━━ Input for this task ━━

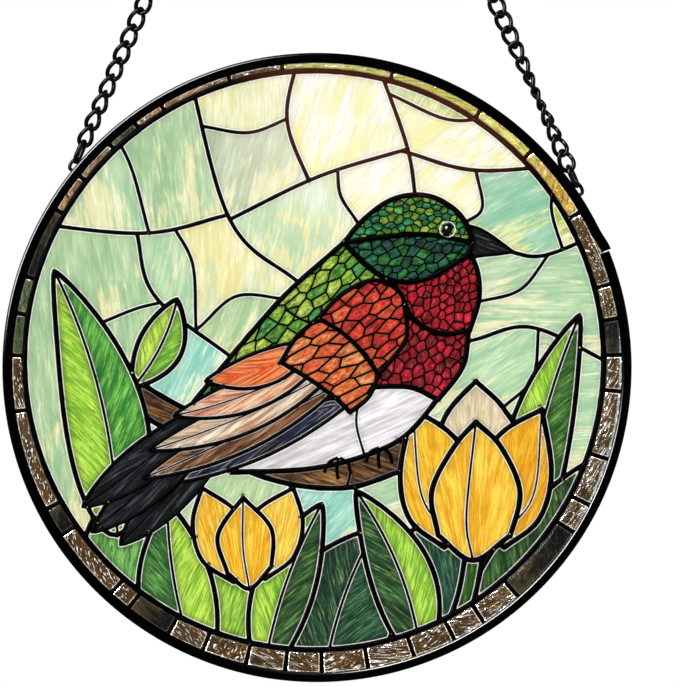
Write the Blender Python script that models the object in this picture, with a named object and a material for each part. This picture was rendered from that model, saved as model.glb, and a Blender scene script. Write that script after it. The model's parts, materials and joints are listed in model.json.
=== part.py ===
"""A round stained glass suncatcher: a leaded picture in a black channel ring, hung on a chain from one small ring.

Run it with blender --background --python part.py. Metres, +Z up, the picture faces -Y, and the origin is the
point inside the top of the hanging ring where the hook bears. The picture is drawn in millimetres from its own
centre, x to the right and z up, as shapes in a stack: a shape hides what lies behind it, lead runs wherever two
panes meet, and short cut lines divide what is still too large for one pane.
"""

import math

import bmesh
import bpy
import numpy as np
from mathutils import Vector
from mathutils.geometry import delaunay_2d_cdt

MM = 0.001

# The channel ring that frames the panel.
FRAME_RADIUS = 100.0
FRAME_FACE = 3.2
FRAME_DEPTH = 6.0
FRAME_WALL = 1.2
FRAME_STEPS = 48
SEAM_ANGLE = 21.9
SEAM_GAP = 0.35
SEAM_PROUD = 0.8
SHARP_FROM = math.radians(35)

# The panel: glass, and the lead that stands a little proud of it.
GLASS_THICKNESS = 3.0
LEAD_THICKNESS = 4.2
TOUCHING_GAP = 0.3
PANEL_RADIUS = 98.5

# The picture's circle sits a little up and to the left in the frame, so the border is narrow at the top.
PICTURE_CENTRE = (-1.5, 2.7)
PICTURE_RADIUS = 91.1
RIM_RADIUS = 92.8
RIM_STEPS = 48

# Half widths of the lead lines, and how closely the outlines are followed.
SKY_LEAD = 0.5
SHAPE_LEAD = 0.75
OUTLINE_STEP = 1.5
BLADE_STEP = 2.25
BLADE_FULLNESS = 0.8
OUTLINE_TOLERANCE = 0.4
SMALLEST_PANE = 14.0

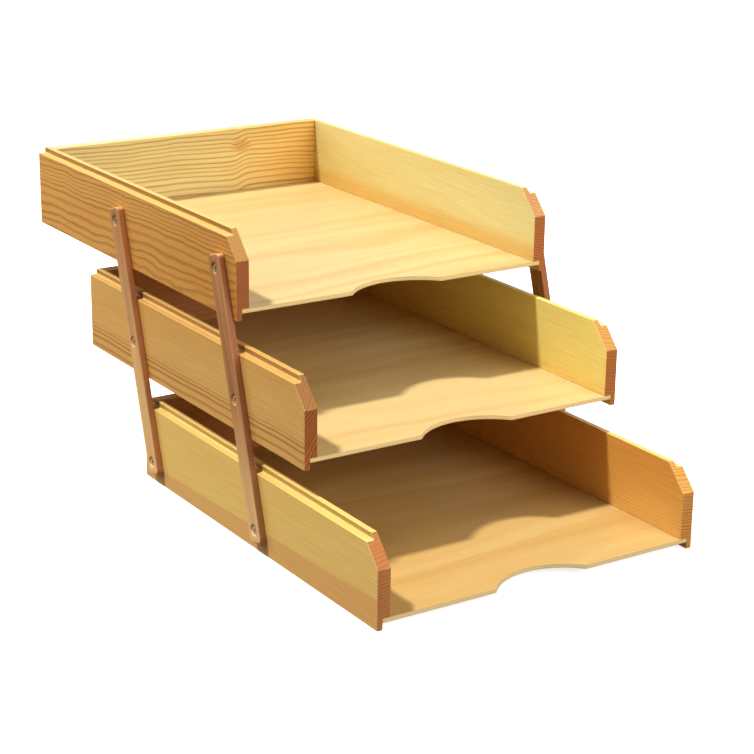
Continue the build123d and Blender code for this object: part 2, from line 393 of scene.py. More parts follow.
waver_gain = 7
uneven_run = 4
uneven_reach = 1.1
late_wood_full = 0.77
late_wood_close = ((0.9, 0.85), (1.0, 0.0))
faintest_year = 0.6
faintest_patch = 0.85
line_left_on_ends = 0.3
line_left_on_top = 0.4
knot_squash = 1.7
knot_core = 0.2
knot_halo = 1.4
knot_swell = 0.6
knot_darkness = 0.45
knot_brown = (206, 120, 62)
heart_share = 0.8
outer_tone_share = 0.75
top_highlight_share = 0.8
band_stray = 0.004
# The arrises are laid paler: partly from rubbing, partly painted highlight.
worn_and_lit_share = (0.05, 0.35)
worn_and_lit_pine = (240, 200, 124)
# How much painted shade the riser takes.
riser_painted_shade_share = 0.8
varnish_coat = 0.12
varnish_coat_roughness = 0.22
varnish_shine = 0.35
pine_roughness = (0.46, 0.36)
end_roughness = 0.14
pore_share = 0.3
fibre_height = 0.5
line_height = 0.12
pine_relief = 0.0003
pine_relief_strength = 0.35


def varnished_pine(name, middle, grain, pith, ring, waver=0.001, ripple=0.0005, lean=(0.0, 0.0), lines=0.5,
                   end_lines=0.5, seed=0.0, pale=(226, 184, 104), late=(160, 96, 38), warm=(222, 158, 84),
                   sawn=(196, 116, 60), band=None, band_colour=(214, 140, 66), band_lines=0.0, knot=None,
                   sawn_from=0.55, late_from=0.44, top_highlight=None, cut_shade=None, outer_own_tone=None, heart=None):
    """Pine cut from a trunk whose pith lies off the board: years, fibres, pores, varnish, and arrises painted
    lighter, partly from rubbing and partly as painted highlight.

    middle is the board's centre and grain the axis its fibres follow. pith is where the trunk's middle lies
    from the board's, up the face and through it. ring is one year's growth, waver and ripple how far it
    wanders in the large and in the small, and lean how far the board was sawn out of line with the trunk.
    lines and end_lines are how dark the late wood is on the faces and on the ends. pale and warm are the
    early wood's two tones, late the late wood's and sawn the ends'. band is a foot of another tone: its
    height up the face, softness, share, and fall to the rear. knot is where the years bend: its place along
    and up the face, its size, and how far the years climb past it. sawn_from is how squarely a cut must cross
    the grain before it looks like an end, and late_from is when in the year the late wood starts.
    top_highlight is a paler tone laid on the tops, a painted highlight where the lamp falls on them, and
    cut_shade how much of each colour a sloping saw cut gives back. outside is the wood's own tone on a
    right-hand board's outer face; the paler tones given for such a board are painted light, standing in for
    light thrown up onto its inner face. heart is the redder wood at one end: its tone, where it starts and
    where it is full."""
    material, tree, surface = new_finish(name)
    centred, facing = place_and_facing(tree, middle)
    axes = step(tree, "ShaderNodeSeparateXYZ", {0: centred}).outputs
    along = axes[grain]
    through = axes["X" if grain == "Y" else "Y"]
    board = step(tree, "ShaderNodeCombineXYZ", {0: along, 1: axes["Z"], 2: through}).outputs[0]

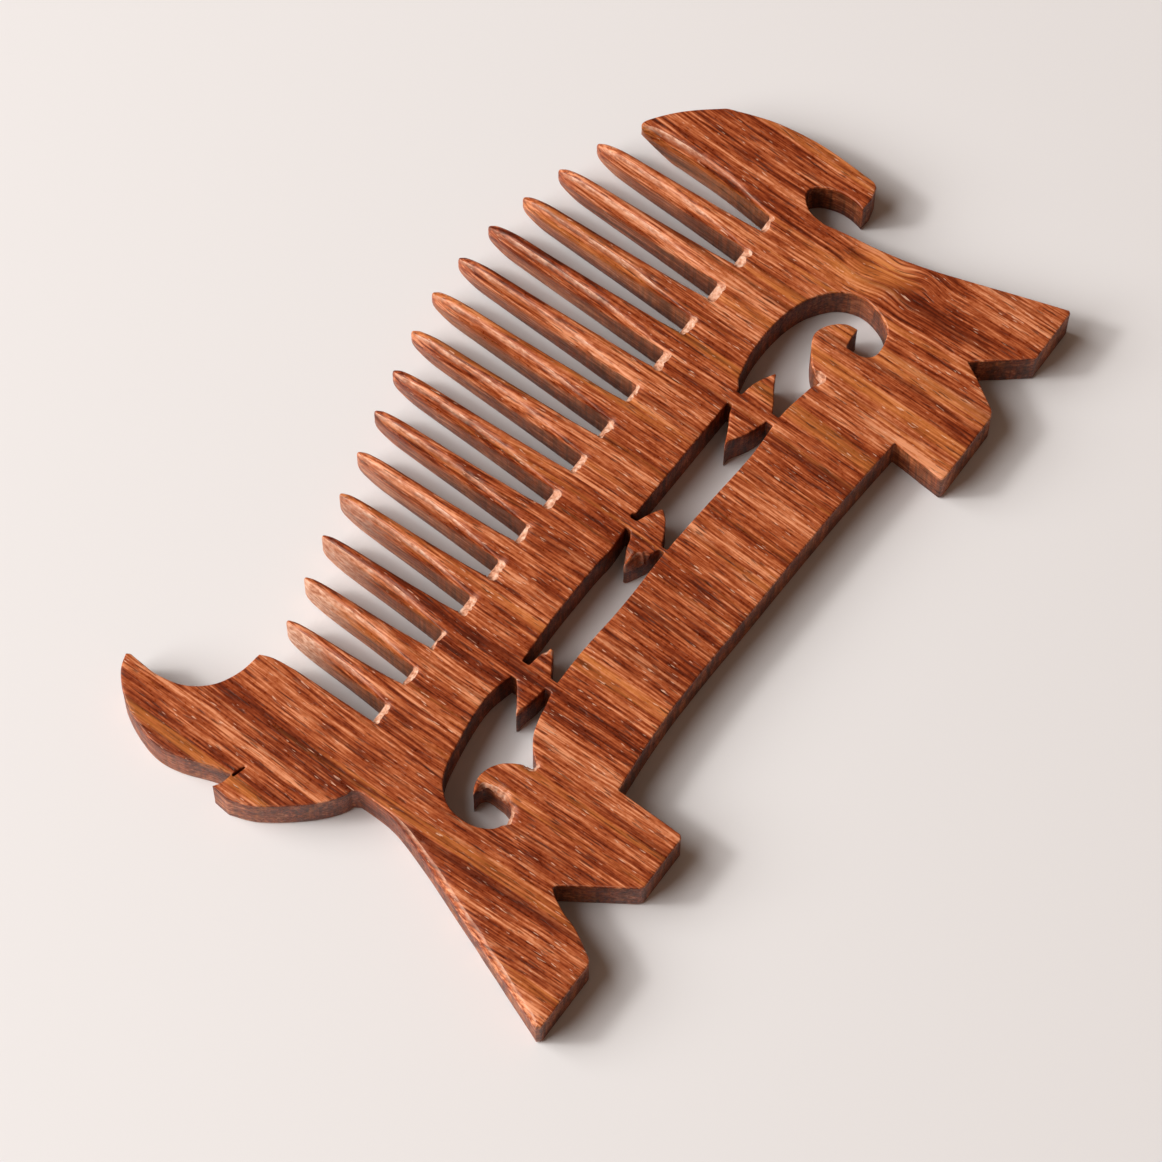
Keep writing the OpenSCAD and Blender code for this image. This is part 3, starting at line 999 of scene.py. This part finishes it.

━━━

Goal of the exercise: From the first line above through the line that contains "SMALLEST_PANE = 14.0", quote each line exactly. Output nothing more.

Task output:
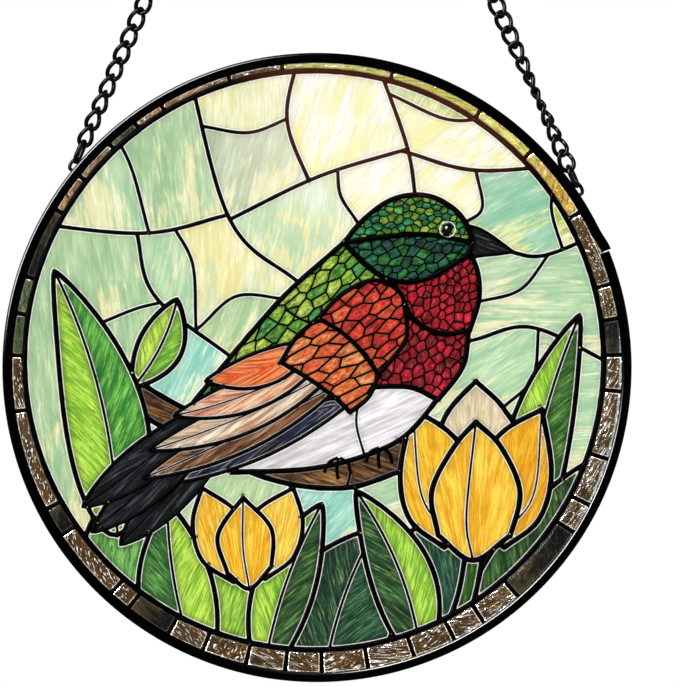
Write the Blender Python script that models the object in this picture, with a named object and a material for each part. This picture was rendered from that model, saved as model.glb, and a Blender scene script. Write that script after it. The model's parts, materials and joints are listed in model.json.
=== part.py ===
"""A round stained glass suncatcher: a leaded picture in a black channel ring, hung on a chain from one small ring.

Run it with blender --background --python part.py. Metres, +Z up, the picture faces -Y, and the origin is the
point inside the top of the hanging ring where the hook bears. The picture is drawn in millimetres from its own
centre, x to the right and z up, as shapes in a stack: a shape hides what lies behind it, lead runs wherever two
panes meet, and short cut lines divide what is still too large for one pane.
"""

import math

import bmesh
import bpy
import numpy as np
from mathutils import Vector
from mathutils.geometry import delaunay_2d_cdt

MM = 0.001

# The channel ring that frames the panel.
FRAME_RADIUS = 100.0
FRAME_FACE = 3.2
FRAME_DEPTH = 6.0
FRAME_WALL = 1.2
FRAME_STEPS = 48
SEAM_ANGLE = 21.9
SEAM_GAP = 0.35
SEAM_PROUD = 0.8
SHARP_FROM = math.radians(35)

# The panel: glass, and the lead that stands a little proud of it.
GLASS_THICKNESS = 3.0
LEAD_THICKNESS = 4.2
TOUCHING_GAP = 0.3
PANEL_RADIUS = 98.5

# The picture's circle sits a little up and to the left in the frame, so the border is narrow at the top.
PICTURE_CENTRE = (-1.5, 2.7)
PICTURE_RADIUS = 91.1
RIM_RADIUS = 92.8
RIM_STEPS = 48

# Half widths of the lead lines, and how closely the outlines are followed.
SKY_LEAD = 0.5
SHAPE_LEAD = 0.75
OUTLINE_STEP = 1.5
BLADE_STEP = 2.25
BLADE_FULLNESS = 0.8
OUTLINE_TOLERANCE = 0.4
SMALLEST_PANE = 14.0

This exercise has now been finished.